How To Stay Safe In A Thunderstorm On The Golf Course
December 23, 2017
It’s fair to say that playing golf in a thunderstorm is fraught with danger - just ask American professional golfer Lee Trevino, who was struck by lightning back in 1975 during the Western Open.
Whilst this is a rare example, the consequences of such a fate are very real. “The electricity stopped my heart”, Trevino recounted. “When I woke up, I was in tremendous pain. The doctor said if I hadn’t had such a strong heart, I would be dead.”
With this example in mind, we’ve gathered together a few simple safety tips you can put to use if you ever find yourself stuck out on the 9th tee when a thunderstorm rolls in.
1 - Don’t get your golf umbrella out
When the heavens open and the rain starts to fall, your first reaction might be to reach for your golf umbrella - but that’s a big mistake in a thunderstorm. Whatever you do, leave your golf umbrella and clubs in your bag, as the metal elements within these items can attract lightning and redirect it through your body.
2 - Leave your mobile phone in your bag
Another common move golfers make when they’re stuck out on the course is to make a phone call, but again we’d advise you leave your mobile phone out of reach. If you’re using it when the lightning begins to strike, you could draw it towards you with severe effects. A 15-year-old was struck by lightning when making a call out on the golf course and she was instantly placed into cardiac arrest - so stay silent.
3 - Stay away from any water hazards
Similar to the advice given to anyone in a boat or swimming when a thunderstorm approaches, you should endeavour to stay away from any lakes or other water hazards. You need to ensure you’re well away from the water’s edge too - electricity has been known to ‘leap’ so make sure you give any water hazards a wide berth.
4 - Avoid standing under trees
Another part of the golf course to avoid is the trees around you. Don’t use them as shelter - studies have shown that 25% of all lightning strikes were under a tree, primarily due to moisture. Electricity will always take the path of least resistance and as humans are 65% water compared to trees which are just 20%, you’re the more appealing route to lightning.
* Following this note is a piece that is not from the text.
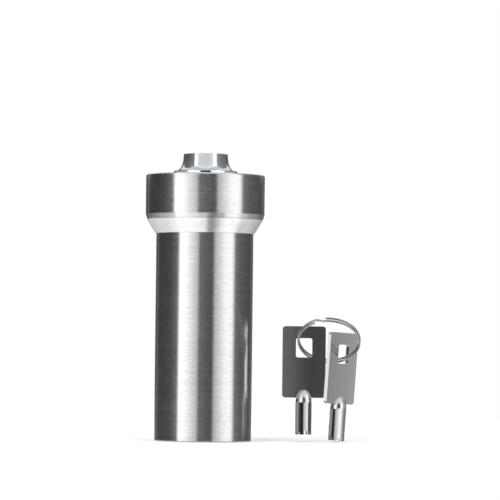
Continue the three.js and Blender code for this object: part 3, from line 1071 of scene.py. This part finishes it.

5 - If all else fails, crouch
This might sound embarrassing, but it could make all the difference. If you just can’t get back indoors or to the safety of your car, the next best thing you can do is head for the nearest bunker. Crouch down in the sand with your head tucked between your knees and your feet together. Doing this will reduce the likelihood of being struck and your vital body parts are protected.
So there you have it, some easy-to-use safety tips you can implement to stay safe on the golf course if thunder and lightning come out of nowhere.